La question de l’extraterritorialité du droit reste centrale dans ce domaine intrinsèquement international. La Cour de Justice de l’Union Européenne a commencé à développer une jurisprudence sur l’application territoriale des règles européennes aux prestataires de services cryptographiques, mais de nombreuses zones grises subsistent quant à la compétence juridictionnelle sur les actifs numériques.
Les marchés du darknet évoluent vers des structures toujours plus décentralisées, comme l’illustre l’émergence de plateformes telles que OpenBazaar ou Haven. Ces marketplaces fonctionnant sans serveurs centraux compliquent considérablement les opérations de saisie traditionnelles qui ciblaient jusqu’alors des infrastructures identifiables.
L’utilisation croissante des cryptomonnaies privées (privacy coins) comme Monero, Zcash ou Dash dans le trafic de stupéfiants pose un défi majeur. Ces monnaies, conçues spécifiquement pour masquer l’origine et la destination des transactions, résistent aux techniques d’analyse forensique traditionnelles. Certains pays envisagent d’interdire purement et simplement ces cryptomonnaies, tandis que d’autres préfèrent développer des outils d’investigation spécialisés.
L’enjeu de l’effectivité des confiscations reste fondamental. La réussite d’une procédure judiciaire n’a de sens que si les cryptoactifs peuvent être effectivement saisis puis valorisés au profit de l’État. Cette dimension pratique nécessite un investissement continu dans la formation technique des enquêteurs et dans le développement d’infrastructures sécurisées pour la conservation des avoirs numériques confisqués.

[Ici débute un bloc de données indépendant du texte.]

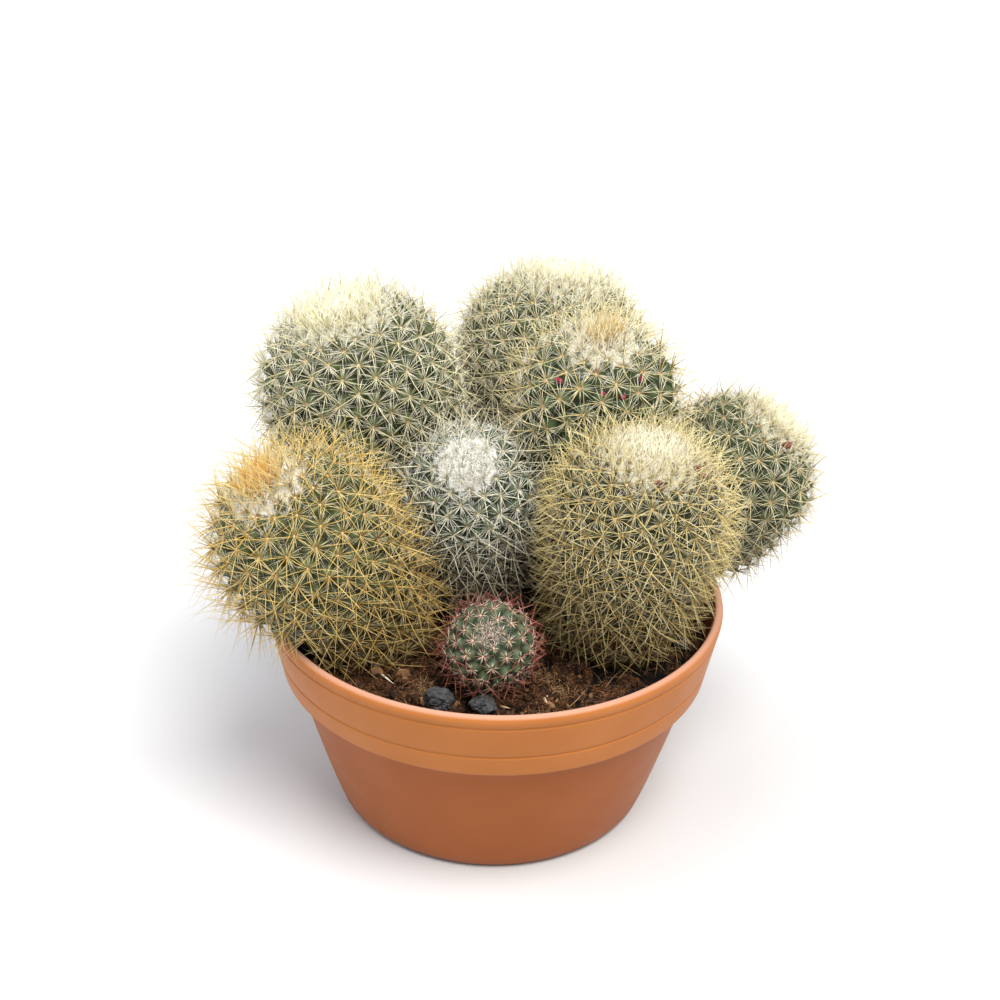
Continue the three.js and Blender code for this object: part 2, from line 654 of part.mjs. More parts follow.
// A rough lump of gravel that touches the soil with its lowest point.
function stone({ name, at: [x, y], radius }) {
  const random = randomFrom(Math.round(x * 31 + y));
  const lump = mergeVertices(new THREE.IcosahedronGeometry(radius, 1).deleteAttribute("normal")
    .deleteAttribute("uv"), 1e-3);
  const place = lump.getAttribute("position");
  const corner = vec(0, 0, 0);
  let lift = -Infinity;
  for (let i = 0; i < place.count; i++) {
    corner.fromBufferAttribute(place, i).multiplyScalar(THREE.MathUtils.lerp(...STONE_CORNERS, random()));
    corner.set(x + corner.x, y + corner.y, STONE_FLATNESS * corner.z);
    place.setXYZ(i, corner.x, corner.y, corner.z);
    lift = Math.max(lift, soilHeight(corner.x, corner.y) + STONE_GAP - corner.z);
  }
  return meshOf(name, lump.translate(0, 0, lift), 0x6a5f5d, 0.95);
}

// ---------- assembly ----------

const plant = new THREE.Group();
plant.add(pot(), soil());

const stones = STONES.map(stone);
const balls = STONES.map(({ at, radius }) => ({ centre: vec(...at, SOIL_LEVEL + radius), radius }));
plant.add(...stones);

const skins = heads.map(skinOf);
const pods = podPlaces(skins);
for (const { base, normal, length } of pods) {
  for (const share of POD_GUARDS) {
    balls.push({ centre: base.clone().addScaledVector(normal, share * length), radius: POD_RADIUS });
  }
}
plant.add(...pods.map(pod));

const placed = [];
for (const skin of skins) {
  growNeedles(skin, placed, balls);
  plant.add(headMesh(skin));
}

export default plant;
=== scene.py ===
"""A clump of eight round cactus heads in a terracotta-coloured bowl.

Shapes are worked out in millimetres as numpy arrays and put into meshes in metres.
"""
import math

import bpy
import numpy as np
from mathutils import Matrix, Vector


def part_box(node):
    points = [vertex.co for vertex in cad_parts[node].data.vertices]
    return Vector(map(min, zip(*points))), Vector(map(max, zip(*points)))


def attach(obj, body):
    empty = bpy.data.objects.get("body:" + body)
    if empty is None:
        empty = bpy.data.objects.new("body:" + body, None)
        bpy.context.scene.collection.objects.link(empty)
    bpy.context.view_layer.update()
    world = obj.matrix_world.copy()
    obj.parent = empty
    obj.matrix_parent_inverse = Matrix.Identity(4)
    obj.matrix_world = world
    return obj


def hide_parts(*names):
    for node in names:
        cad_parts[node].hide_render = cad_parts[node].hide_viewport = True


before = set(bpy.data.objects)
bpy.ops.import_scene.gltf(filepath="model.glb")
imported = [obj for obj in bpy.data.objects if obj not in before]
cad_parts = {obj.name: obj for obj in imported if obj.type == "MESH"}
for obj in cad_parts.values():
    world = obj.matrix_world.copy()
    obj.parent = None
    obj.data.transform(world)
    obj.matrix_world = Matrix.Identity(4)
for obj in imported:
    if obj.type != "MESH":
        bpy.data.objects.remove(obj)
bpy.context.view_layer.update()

MM = 0.001
FINE = 1.0

# ---------- sizes from the CAD frame, in millimetres ----------

pot_top = np.array(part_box("pot")[1]) / MM
soil_top = np.array(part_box("soil")[1]) / MM
LIP_RADIUS, POT_HEIGHT = pot_top[0], pot_top[2]
SOIL_CREST = 0.9  # how far the solid's highest wave rises over its mean height
SOIL_LEVEL = soil_top[2] - SOIL_CREST

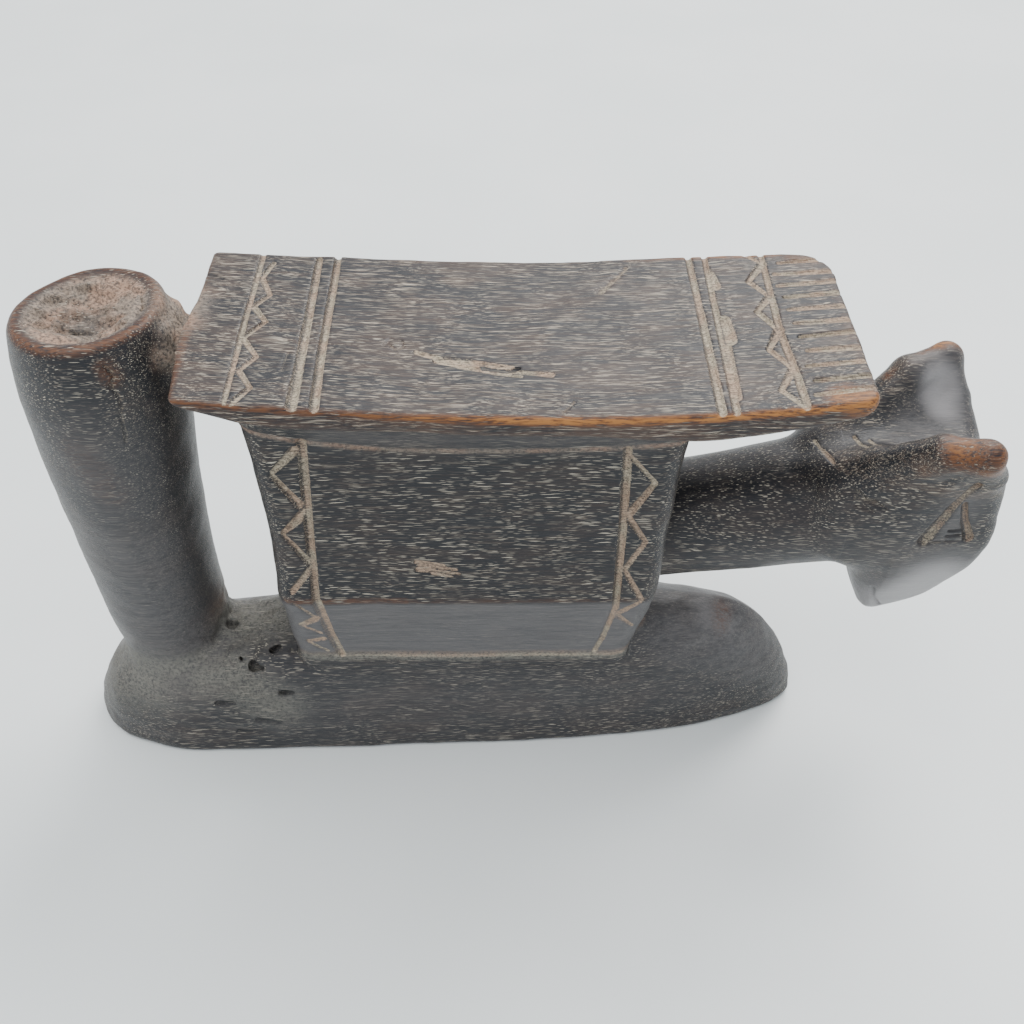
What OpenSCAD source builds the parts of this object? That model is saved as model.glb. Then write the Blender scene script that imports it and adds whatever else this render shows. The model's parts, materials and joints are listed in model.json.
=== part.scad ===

En définitive, la confiscation des cryptoactifs liés au trafic de stupéfiants illustre parfaitement les défis que pose l’adaptation du droit aux innovations technologiques. Loin d’être un simple outil technique, cette procédure cristallise des enjeux fondamentaux touchant à la souveraineté des États, à l’efficacité de la justice pénale et à la protection des droits fondamentaux à l’ère numérique.